GIVEN TASK
Copy out every line of the records where the string "Identity" occurs.

• • • • •

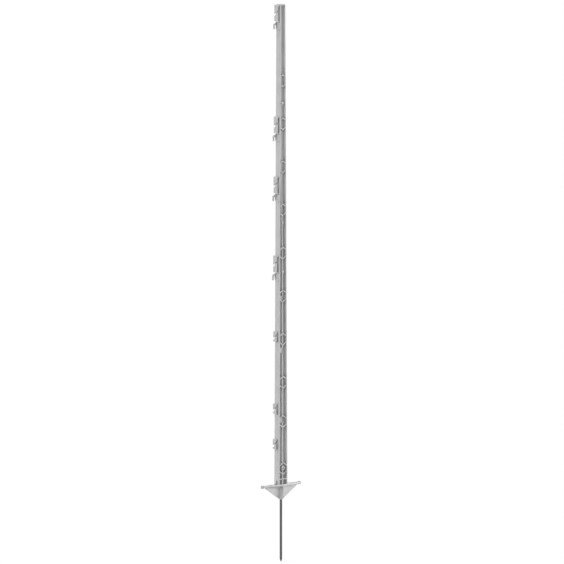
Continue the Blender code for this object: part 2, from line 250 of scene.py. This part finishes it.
# Where a rounded corner would turn: 1 minus the dot product of the true and the rounded normal, times noise.
def makeEdgeWear(shape):
    ins = [("Vector", "vector"), ("Radius", "number"), ("Breakup Scale", "number")]
    group, given, out = newGroup("edgeWear", ins, [("Mask", "number"), ("Normal", "vector")])
    bevel = node(group, "ShaderNodeBevel", [("Radius", given["Radius"])], samples=shape["samples"])
    rounded = bevel.outputs["Normal"]
    flat = node(group, "ShaderNodeNewGeometry").outputs["Normal"]
    along = vectorMaths(group, "DOT_PRODUCT", rounded, flat).outputs["Value"]
    turn = ranged(group, maths(group, "SUBTRACT", 1.0, along), shape["turnStart"], shape["turnFull"])
    group.links.new(maths(group, "MULTIPLY", turn, breakup(group, given, shape)), out["Mask"])
    group.links.new(rounded, out["Normal"])
    return group


recessShape = {
    "samples": 12,
    "breakDetail": 3.0,
    "breakRoughness": 0.5,
    "breakLow": 0.3,
    "breakHigh": 0.7,
    "leastLeft": 0.85,      # of the mask, where the noise is lowest
}


# Deep corners: 1 minus how open the surface is within the reach, run from 0 at Start to 1 at Full, and
# multiplied by noise that leaves most of it.
# The white plastic uses this mask to paint shade into its colour, and to make these corners rougher.
def makeRecess(shape):
    ins = [("Vector", "vector"), ("Reach", "number"), ("Start", "number"), ("Full", "number"),
           ("Breakup Scale", "number")]
    group, given, out = newGroup("recess", ins, [("Mask", "number")])
    reach = [("Distance", given["Reach"])]
    around = node(group, "ShaderNodeAmbientOcclusion", reach, samples=shape["samples"], only_local=True)
    shut = maths(group, "SUBTRACT", 1.0, around.outputs["AO"])
    closed = ranged(group, shut, given["Start"], given["Full"])
    uneven = breakup(group, given, shape, shape["leastLeft"])
    group.links.new(maths(group, "MULTIPLY", closed, uneven), out["Mask"])
    return group


streakShape = {
    "detail": 4.0,
    "roughness": 0.6,
    "low": 0.35,
    "high": 0.68,
}


# Long faint streaks along Z: noise on a vector that is squeezed along Z, held between two levels.
def makeStreaks(shape):
    ins = [("Vector", "vector"), ("Scale", "number"), ("Squeeze", "vector")]
    group, given, out = newGroup("longStreaks", ins, [("Mask", "number")])
    squeezed = vectorMaths(group, "MULTIPLY", given["Vector"], given["Squeeze"]).outputs["Vector"]
    streaks = noise(group, squeezed, given["Scale"], shape["detail"], shape["roughness"])
    group.links.new(ranged(group, streaks, shape["low"], shape["high"]), out["Mask"])
    return group


fineGrain = makeFineGrain(grainShape)
edgeWear = makeEdgeWear(wearShape)
recess = makeRecess(recessShape)
longStreaks = makeStreaks(streakShape)
print("shared finishes made")

plasticLook = {
    "colour": (0.80, 0.80, 0.805),
    "cloudColour": (0.735, 0.737, 0.744),
    "cloudRange": (0.4, 0.7),               # the noise at which the clouds start, and are full
    "streakColour": (0.87, 0.87, 0.875),    # where the plastic flowed along the post
    "streakShare": 0.40,
    "streakDepth": 0.00003,
    "streakScale": 400.0,
    "streakSqueeze": (1.0, 1.0, 0.02),
    "edgeColour": (0.88, 0.88, 0.885),      # the plastic is a shade whiter where corners are rubbed
    "paintedRecessShade": (0.36, 0.364, 0.372),   # painted shade: darker in the depth of the channels and behind the clips
    "recessReach": 0.012,
    "recessStart": 0.10,
    "recessFull": 1.00,
    "recessBreakup": 120.0,
    "roughness": (0.34, 0.46),
    "roughRange": (0.3, 0.7),               # the noise between which the roughness runs
    "dullRoughness": 0.55,                  # in the recesses
    "grainScale": 2400.0,
    "cloudScale": 45.0,
    "grainDepth": 0.00002,
    "edgeRadius": 0.0007,
    "edgeBreakup": 300.0,
    "ior": 1.5,
    "seamHalf": 0.0009,                     # half the width of the parting line in the middle of both faces
    "seamDepth": 0.00012,
    "seamFacing": 0.9,                      # only faces that look this squarely to the front or back have it
}


# The parting line: 1 at X = 0, falling evenly to 0 at its half width, on faces that look along Y.
def makeSeam(tree, place, look):
    x = node(tree, "ShaderNodeSeparateXYZ", [("Vector", place)]).outputs["X"]
    near = ranged(tree, maths(tree, "ABSOLUTE", x), 0.0, look["seamHalf"], 1.0, 0.0)
    facing = node(tree, "ShaderNodeTexCoord").outputs["Normal"]
    y = node(tree, "ShaderNodeSeparateXYZ", [("Vector", facing)]).outputs["Y"]
    square = maths(tree, "GREATER_THAN", maths(tree, "ABSOLUTE", y), look["seamFacing"])
    return maths(tree, "MULTIPLY", near, square)


def newMaterial(name):
    material = bpy.data.materials.new(name)
    material.use_nodes = True
    tree = material.node_tree
    return material, tree, tree.nodes["Principled BSDF"]


# Grain and edge wear are in both materials, each with its own values.
def addGrainAndWear(tree, place, look):
    scales = [("Vector", place), ("Grain Scale", look["grainScale"]), ("Cloud Scale", look["cloudScale"])]
    corners = [("Vector", place), ("Radius", look["edgeRadius"]), ("Breakup Scale", look["edgeBreakup"])]
    return placedGroup(tree, fineGrain, scales).outputs, placedGroup(tree, edgeWear, corners).outputs


def addStreaks(tree, place, scale, squeeze):
    links = [("Vector", place), ("Scale", scale), ("Squeeze", squeeze)]
    return placedGroup(tree, longStreaks, links).outputs["Mask"]


def makeWhitePlastic(look):
    material, tree, shader = newMaterial("whitePlastic")
    place = node(tree, "ShaderNodeTexCoord").outputs["Object"]
    grain, wear = addGrainAndWear(tree, place, look)
    depth = [("Vector", place), ("Reach", look["recessReach"]), ("Start", look["recessStart"]),
             ("Full", look["recessFull"]), ("Breakup Scale", look["recessBreakup"])]
    deep = placedGroup(tree, recess, depth).outputs["Mask"]
    streaks = addStreaks(tree, place, look["streakScale"], look["streakSqueeze"])
    seam = makeSeam(tree, place, look)
    clouds = ranged(tree, grain["Clouds"], *look["cloudRange"])
    body = mixed(tree, clouds, look["colour"], look["cloudColour"])
    body = mixed(tree, maths(tree, "MULTIPLY", streaks, look["streakShare"]), body, look["streakColour"])
    # Painted shade: the colour goes darker in deep corners, channels and behind the clips.
    body = mixed(tree, deep, body, look["paintedRecessShade"])
    body = mixed(tree, maths(tree, "MAXIMUM", wear["Mask"], seam), body, look["edgeColour"])
    tree.links.new(body, shader.inputs["Base Color"])
    clean = ranged(tree, grain["Clouds"], *look["roughRange"], *look["roughness"])
    tree.links.new(ranged(tree, deep, 0.0, 1.0, clean, look["dullRoughness"]), shader.inputs["Roughness"])
    seamed = bumped(tree, seam, look["seamDepth"], wear["Normal"])
    flowed = bumped(tree, streaks, look["streakDepth"], seamed)
    grained = bumped(tree, grain["Height"], look["grainDepth"], flowed)
    tree.links.new(grained, shader.inputs["Normal"])
    shader.inputs["IOR"].default_value = look["ior"]
    return material


steelLook = {
    "colour": (0.09, 0.09, 0.094),
    "brightColour": (0.19, 0.19, 0.195),    # along the drawn lines and on rubbed corners
    "lineShare": 0.6,
    "roughness": (0.30, 0.44),
    "lineScale": 900.0,
    "lineSqueeze": (1.0, 1.0, 0.01),
    "grainScale": 2600.0,
    "cloudScale": 160.0,
    "grainDepth": 0.00001,
    "edgeRadius": 0.0006,
    "edgeBreakup": 300.0,
    "metallic": 1.0,
}


def makeDrawnSteel(look):
    material, tree, shader = newMaterial("drawnSteel")
    place = node(tree, "ShaderNodeTexCoord").outputs["Object"]
    grain, wear = addGrainAndWear(tree, place, look)
    lines = addStreaks(tree, place, look["lineScale"], look["lineSqueeze"])
    clouded = maths(tree, "MULTIPLY", lines, grain["Clouds"])
    bright = maths(tree, "MULTIPLY", clouded, look["lineShare"])
    worn = maths(tree, "MAXIMUM", bright, wear["Mask"])
    tree.links.new(mixed(tree, worn, look["colour"], look["brightColour"]), shader.inputs["Base Color"])
    tree.links.new(ranged(tree, lines, 0.0, 1.0, *look["roughness"]), shader.inputs["Roughness"])
    shader.inputs["Metallic"].default_value = look["metallic"]
    height = maths(tree, "ADD", lines, grain["Grain"])
    tree.links.new(bumped(tree, height, look["grainDepth"], wear["Normal"]), shader.inputs["Normal"])
    return material


def dress(piece, material):
    piece.data.materials.clear()
    piece.data.materials.append(material)


dress(post, makeWhitePlastic(plasticLook))
dress(spike, makeDrawnSteel(steelLook))
print("materials made")
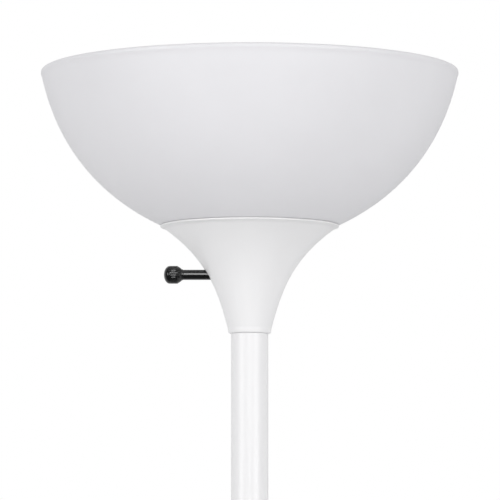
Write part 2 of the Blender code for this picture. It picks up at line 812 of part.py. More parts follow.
def bulb_diffuser(axis):
    """Frosted dome of the bulb, open at its underside."""
    centre, rows, start_deg, wall = BULB_LENGTH - BULB_RADIUS, 8, 90.0, 1.2
    foot_z = BULB_BODY_TOP + GAP
    end_deg = -math.degrees(math.asin((centre - foot_z) / BULB_RADIUS))
    line = []
    for row in range(rows + 1):
        angle = math.radians(start_deg + (end_deg - start_deg) * row / rows)
        line.append((BULB_RADIUS * math.cos(angle), centre + BULB_RADIUS * math.sin(angle)))
    line[0] = (0.0, BULB_LENGTH)
    inner = []
    for r, z in reversed(line[1:-1]):
        share = (BULB_RADIUS - wall) / BULB_RADIUS
        inner.append((r * share, centre + (z - centre) * share))
    foot_r = line[-1][0]
    outline = line + [(foot_r - wall, foot_z)] + inner + [(0.0, BULB_LENGTH - wall)]
    turned("bulb_diffuser", outline, "bulb_diffuser", TUBE_TURN, parent=axis)


def bulb():
    """Screw-in bulb, placed by the contact under its cap."""
    axis = empty("bulb_axis", NECK_Z + BULB_SEAT)
    bulb_tip(axis)
    bulb_cap_insulator(axis)
    bulb_cap(axis)
    bulb_body(axis)
    bulb_board(axis)
    bulb_diffuser(axis)


# Wiring held inside the lamp


def inner_lead():
    """Two-core lead from the gland through the weight's channel and up the pole to the holder."""
    lead_radius, start_height, channel_height = 2.0, 6.0, 4.7
    bend_radius, bend_steps = 6.0, 5
    lead_start = (0.0, BASE_RADIUS - 4.0, start_height)
    route = [lead_start, (0.0, BASE_RADIUS - 14.0, channel_height)]
    for step in range(bend_steps + 1):
        turn = math.radians(90.0) * step / bend_steps
        y = bend_radius * (1.0 - math.sin(turn))
        z = channel_height + bend_radius * (1.0 - math.cos(turn))
        route.append((0.0, y, z))
    route.append((0.0, 0.0, NECK_Z + LEAD_TOP))
    wire("inner_lead", route, lead_radius, "lead_white")


def terminal_wires():
    """The lead's two cores, from its end to the terminal screws."""
    radius = 0.9
    outward = (1.3, 1.3, 3.2, 8.5, 13.0, 17.4, 18.6, 18.6)
    upward = (LEAD_TOP + GAP, 20.6, 23.0, 27.6, 29.9, 30.3, 31.4, 33.2)
    for side, name, finish in ((1, "live", "wire_black"), (-1, "neutral", "wire_white")):
        route = [(0.0, side * y, NECK_Z + z) for y, z in zip(outward, upward)]
        wire(f"wire_{name}", route, radius, finish)


def main():
    """Build every part of the lamp."""
    clear_scene()
    base_pad()
    base_weight()
    base_cover()
    cord_gland()
    base_fasteners()
    pole_collar()
    pole_tubes()
    pole_joints()
    pole_end_bushes()
    neck_cup()
    neck_fasteners()
    holder_cap()
    switch_body()
    terminal_screws()
    switch_contact()
    switch()
    socket_insulator()
    centre_contact()
    screw_shell()
    socket_skirt()
    shade_ring()
    shade_bowl()
    bulb()
    inner_lead()
    terminal_wires()


main()
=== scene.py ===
"""Looks of an uplighter floor lamp: bowl shade, flared neck, turn switch, screwed pole and weighted base.

Outlines are (radius, height) points in millimetres that run down a piece's outer side; a third value is a
corner's rounding or the name of a relief. Heights in the head are measured up from the foot of the flared
neck, heights in the bulb from its tip, and heights in the pole and base from the floor.
"""

import json
import math
from functools import cache

import bpy
from bpy.props import FloatProperty, FloatVectorProperty, IntProperty, PointerProperty
from mathutils import Matrix, Vector


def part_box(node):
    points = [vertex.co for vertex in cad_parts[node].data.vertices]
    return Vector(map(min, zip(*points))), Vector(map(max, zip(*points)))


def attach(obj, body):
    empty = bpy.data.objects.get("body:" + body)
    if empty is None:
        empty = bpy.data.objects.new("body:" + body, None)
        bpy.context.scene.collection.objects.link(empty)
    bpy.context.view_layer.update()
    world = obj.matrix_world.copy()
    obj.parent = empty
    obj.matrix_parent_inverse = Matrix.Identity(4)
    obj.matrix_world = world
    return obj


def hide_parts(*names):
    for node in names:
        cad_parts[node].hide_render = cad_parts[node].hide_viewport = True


bl_info = {
    "name": "Uplighter Floor Lamp",
    "version": (1, 0, 0),
    "blender": (4, 5, 0),
    "location": "3D View > Sidebar > Floor Lamp",
    "description": "Builds the finished pieces, materials and studio of an uplighter floor lamp",
    "category": "Add Mesh",
}

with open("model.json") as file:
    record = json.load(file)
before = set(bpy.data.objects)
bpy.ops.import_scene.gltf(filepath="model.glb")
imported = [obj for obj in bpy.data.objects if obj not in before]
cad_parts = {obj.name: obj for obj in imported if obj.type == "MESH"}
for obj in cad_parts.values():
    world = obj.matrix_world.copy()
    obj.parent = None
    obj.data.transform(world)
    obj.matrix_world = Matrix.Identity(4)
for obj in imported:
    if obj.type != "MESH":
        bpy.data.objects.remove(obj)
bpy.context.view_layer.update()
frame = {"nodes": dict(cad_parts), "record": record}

MM = 0.001
GAP = 0.3  # clearance between neighbouring pieces


def low(node, axis=2):
    """A node's lowest value along an axis, in millimetres."""
    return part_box(node)[0][axis] / MM


def high(node, axis=2):
    """A node's highest value along an axis, in millimetres."""
    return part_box(node)[1][axis] / MM


def span(node, foot=0.0):
    """A node's bottom and top over a foot height, and its outer radius, in millimetres."""
    return low(node) - foot, high(node) - foot, high(node, 0)


def raised(height):
    """A lift by a height in millimetres."""
    return Matrix.Translation((0.0, 0.0, height * MM))


# Places read from the frame
NECK_Z = low("neck_cup")
SWITCH_Z = (low("switch_knob") + high("switch_knob")) / 2.0
SEAT_Z = low("bulb_tip")
KNOB_TURN = raised(SWITCH_Z) @ Matrix.Rotation(math.radians(-90.0), 4, "Y")

# Sides of a full turn
FINE_TURN = 192
TURN = 96
SMALL_TURN = 48

# Radius of every hole that a hollow rod passes through
ROD_HOLE = 5.3


# Sizes and colours that a user would change


def millimetres(name, description, default, least):
    """A size of the lamp, with the least that it may be."""
    return FloatProperty(name=name, description=f"{description}, in millimetres", default=default, min=least)


def repeats(name, description, default):
    """How many times a feature repeats round a piece."""
    return IntProperty(name=name, description=description, default=default, min=6)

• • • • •

OUTPUT BELOW
    obj.matrix_parent_inverse = Matrix.Identity(4)
    obj.matrix_world = Matrix.Identity(4)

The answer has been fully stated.